Any attempt to improve current or future management performance by imparting knowledge, changing attitudes, or increasing skills.
It’s not always easy to tell where training leaves off and management development begins. The latter, however tends to emphasize longer term development and to focus on developing the capabilities of current or future managers. Management development is an attempt to improve managerial performance by imparting knowledge changing attitudes or increasing skills. The management development process consists of (1) assessing the company’s strategic needs (for instance, to fill future executive openings, or to boost competitiveness), (2) appraising managers’ current performance and then (3) developing the managers (and future managers).
Employers often talk about the need to shatter the glass ceiling the transparent but often impermeable barrier women face in trying to move to top management. While it makes sense to shatter the glass ceiling for equity’s sake, there may be another reason. With the trend toward high involvement work teams, consensus decision making, and empowerment the sorts of leadership styles that women already exhibit may be much more appropriate than men’s
This conclusion is based on the assumption that female managers’ leadership styles are different than males’ and based on research that appears to be the case. Specifically women scored higher than men on such traditional measures of transformational leadership as encouraging followers to question their old ways of doing things or to break with the past, providing simplified emotional appeals to increase awareness and understanding of mutually desired goals, and providing learning opportunities. Male managers were more likely to commend followers if they complied or to discipline them if they failed.

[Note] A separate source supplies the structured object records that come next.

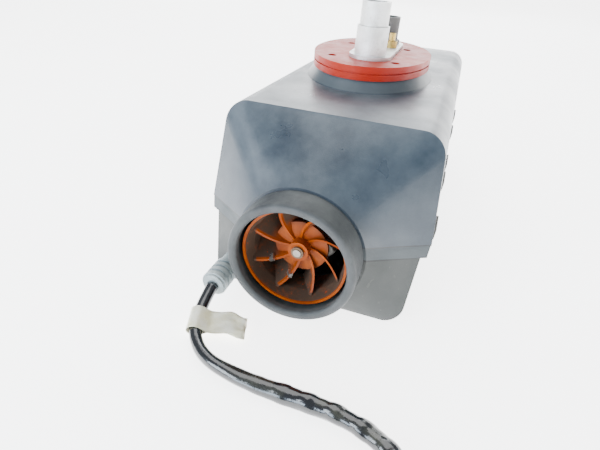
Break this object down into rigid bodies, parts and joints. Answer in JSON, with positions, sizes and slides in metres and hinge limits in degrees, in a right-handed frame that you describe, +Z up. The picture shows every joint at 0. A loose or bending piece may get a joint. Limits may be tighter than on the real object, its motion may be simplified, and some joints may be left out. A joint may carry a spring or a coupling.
{
  "type": "fuel-fired vehicle air heater",
  "caption": "Ducted fuel-fired air heater for a vehicle: boxy two-part casing with round air collars, flange seal, stubs, orange fan wheel and wiring harness.",
  "frame": {"origin": "on the floor under the middle of the casing, measured without the harness", "axes": "+X to the right seen from the air inlet, +Y along the air path from inlet to outlet, +Z up out of the mounting flange"},
  "size_m": [0.1784, 0.647, 0.177],
  "materials": {
    "casing_plastic": "matt black moulded plastic, dusty and scuffed",
    "collar_rubber": "matt black rubber",
    "seal_silicone": "orange-red silicone",
    "cast_aluminium": "as-cast aluminium",
    "steel_tube": "heat-stained steel",
    "zinc_steel": "zinc-plated steel",
    "bearing_steel": "polished bearing steel",
    "intake_plastic": "dark grey plastic",
    "brass_fitting": "brass, lightly tarnished",
    "fan_plastic": "orange plastic, dusty",
    "inner_plastic": "black plastic",
    "magnet": "ferrite",
    "copper_wire": "enamelled copper wire",
    "gasket_fibre": "grey gasket fibre",
    "ceramic_mat": "woven ceramic mat",
    "board_green": "solder-masked board",
    "component_black": "moulded component cases",
    "cable_vinyl": "black vinyl sleeve",
    "boot_rubber": "light grey rubber",
    "tag_tape": "off-white tape"
  },
  "bodies": {
    "heater": {"upper_shell": "casing_plastic", "lower_shell": "casing_plastic", "seam_latches": "inner_plastic", "inlet_collar": "collar_rubber", "outlet_collar": "collar_rubber", "flange_seal": "seal_silicone", "flange_plate": "cast_aluminium", "exchanger_neck": "cast_aluminium", "exhaust_boss": "cast_aluminium", "exhaust_pipe": "cast_aluminium", "air_intake_pipe": "intake_plastic", "fuel_pipe": "brass_fitting", "heat_exchanger": "cast_aluminium", "exchanger_gasket": "gasket_fibre", "burner_head": "cast_aluminium", "burner_tube": "steel_tube", "flame_tube": "steel_tube", "evaporator_mat": "ceramic_mat", "glow_plug": "zinc_steel", "overheat_sensor": "zinc_steel", "sensor_strap": "zinc_steel", "blower_housing": "cast_aluminium", "blower_cover": "cast_aluminium", "motor_can": "zinc_steel", "motor_end_cap": "zinc_steel", "front_bearing": "bearing_steel", "rear_bearing": "bearing_steel", "stator": "steel_tube", "motor_windings": "copper_wire", "control_unit_case": "inner_plastic", "control_board": "board_green", "board_components": "component_black", "unit_bracket": "cast_aluminium", "harness_cable": "cable_vinyl", "cable_boot": "boot_rubber", "cable_tag": "tag_tape", "harness_coil": "cable_vinyl", "harness_plug": "component_black", "burner_screws": "zinc_steel", "blower_screws": "zinc_steel"},
    "rotor": {"hot_air_impeller": "fan_plastic", "impeller_nut": "zinc_steel", "motor_shaft": "bearing_steel", "rotor_magnet": "magnet", "combustion_wheel": "inner_plastic", "balance_clips": "zinc_steel"}
  },
  "joints": [
    {"name": "fan_spin", "type": "hinge", "parent": "heater", "child": "rotor", "pos_m": [-0.003, -0.15, 0.0446], "axis": [0, 1, 0], "continuous": true}
  ]
}
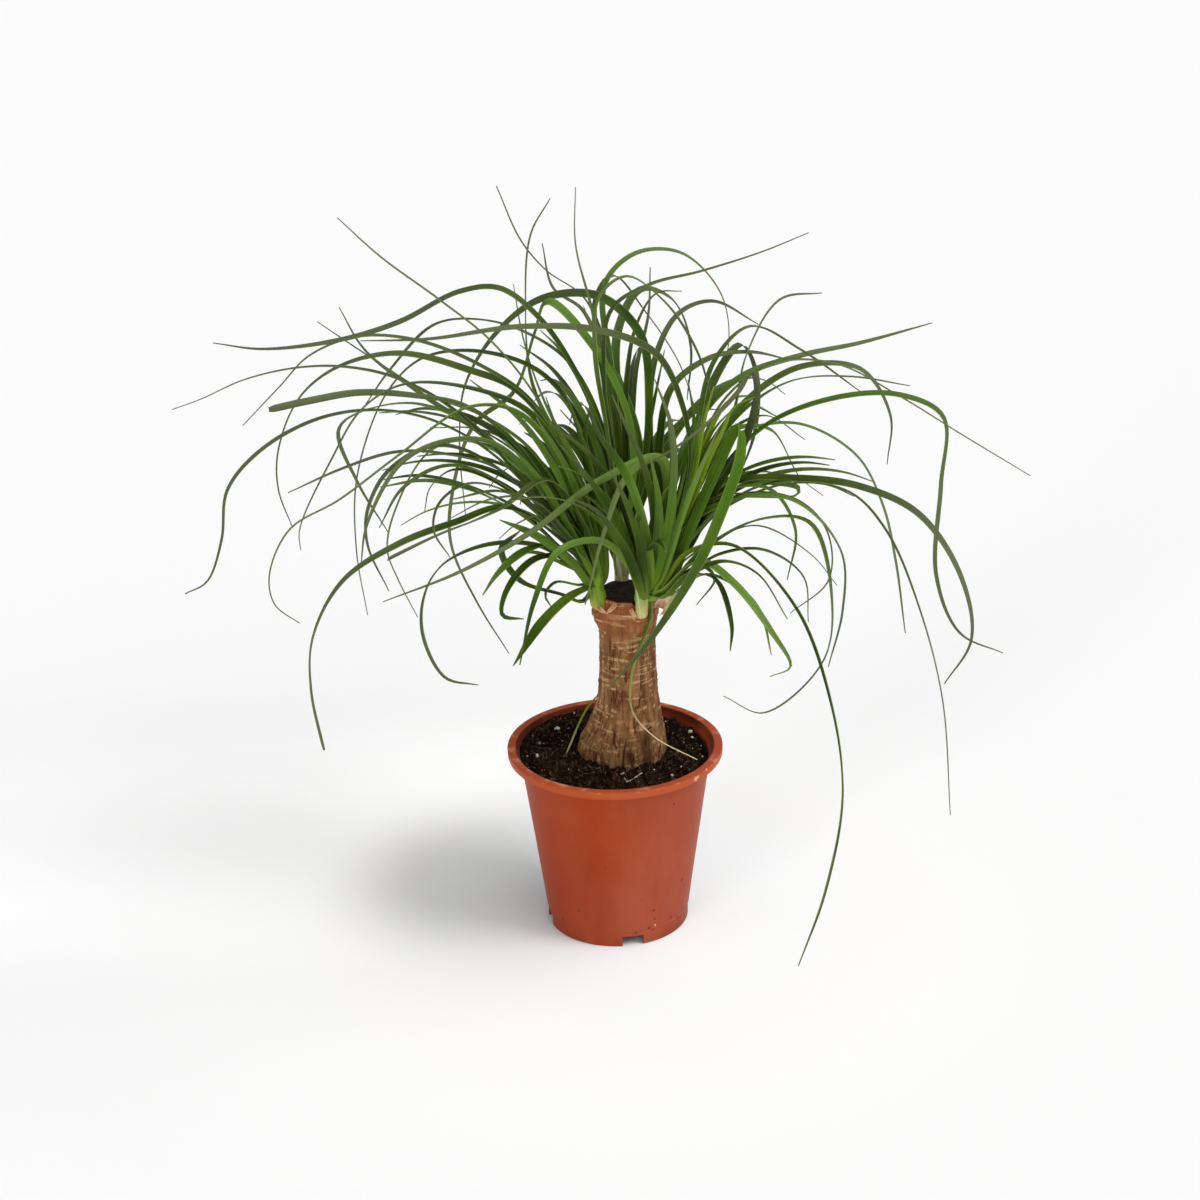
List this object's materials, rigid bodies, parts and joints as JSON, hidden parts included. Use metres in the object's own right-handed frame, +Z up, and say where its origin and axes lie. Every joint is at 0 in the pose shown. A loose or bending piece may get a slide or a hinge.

Succession planning: a process through which senior level openings are planned for and eventually filled.
Some management development programs are company wide and involve all or most new (or potential) managers. Thus, new MBA may join Ford’s management development program and rotate through various assignments and educational experiences. The dual aims are identifying their management potential and giving them breadth of experiences (in, say, production and finance). The firm may then slot superior candidates onto a fast track development program that prepares them more quickly for senior level commands.
Succession planning: A process through which senior level openings are planned for and eventually filled.
Other development programs aim to fill specific top positions such as CEO. Succession planning refers to the process through which a company plans for and fills senior level openings. For example, GE spent several years developing, testing and watching potential replacements for CEO before finally choosing.
The typical succession planning process involves several steps: First anticipate management needs based on strategic factors like planned expansion. Next, review your firm’s management skills inventory (data on things like education and work experience, career preferences and performance appraisals) to assess current talent then, create replacement charts that summarize potential candidates and each person’s development needs. As in an earlier example, the development needs for a future division vice president might include job rotation, executive development programs to provide training in strategic planning and assignment for two weeks to the employer’s in house management development center. Management development can then begin using methods like managerial on the job training discussed.
Assessment is usually part of such manager development programs. At frozen foods manufacturer Schawn, a committee of senior executives first whittles 40 or more candidates down to 10 or less. Then the program begins with a one day assessment by outside consultants of each manager’s leadership strengths and weaknesses. The assessment involves managers addressing a range of problems such as irate customers and employee conflict. The consultants assess leadership competencies. This assessment becomes the basis for each manager’s individual development plan. Action learning projects then supplement individual and group training activities.
An employer’s succession plans and the manager’s performance and potential all influence who is tapped for development. However, bear in mind that some deficiencies are easier to rectify. Knowledge is relatively easy to change for instance through classroom courses, books, and e-learning. Skills and abilities are more difficult but still possible to change, for instance through coaching, mentoring and (for a job abroad) a language immersion program. Changing personality tendencies something else altogether. It’s rare that a simple development course will suffice here, unless it’s a major life altering assignments such as a posting abroad in a radically new culture.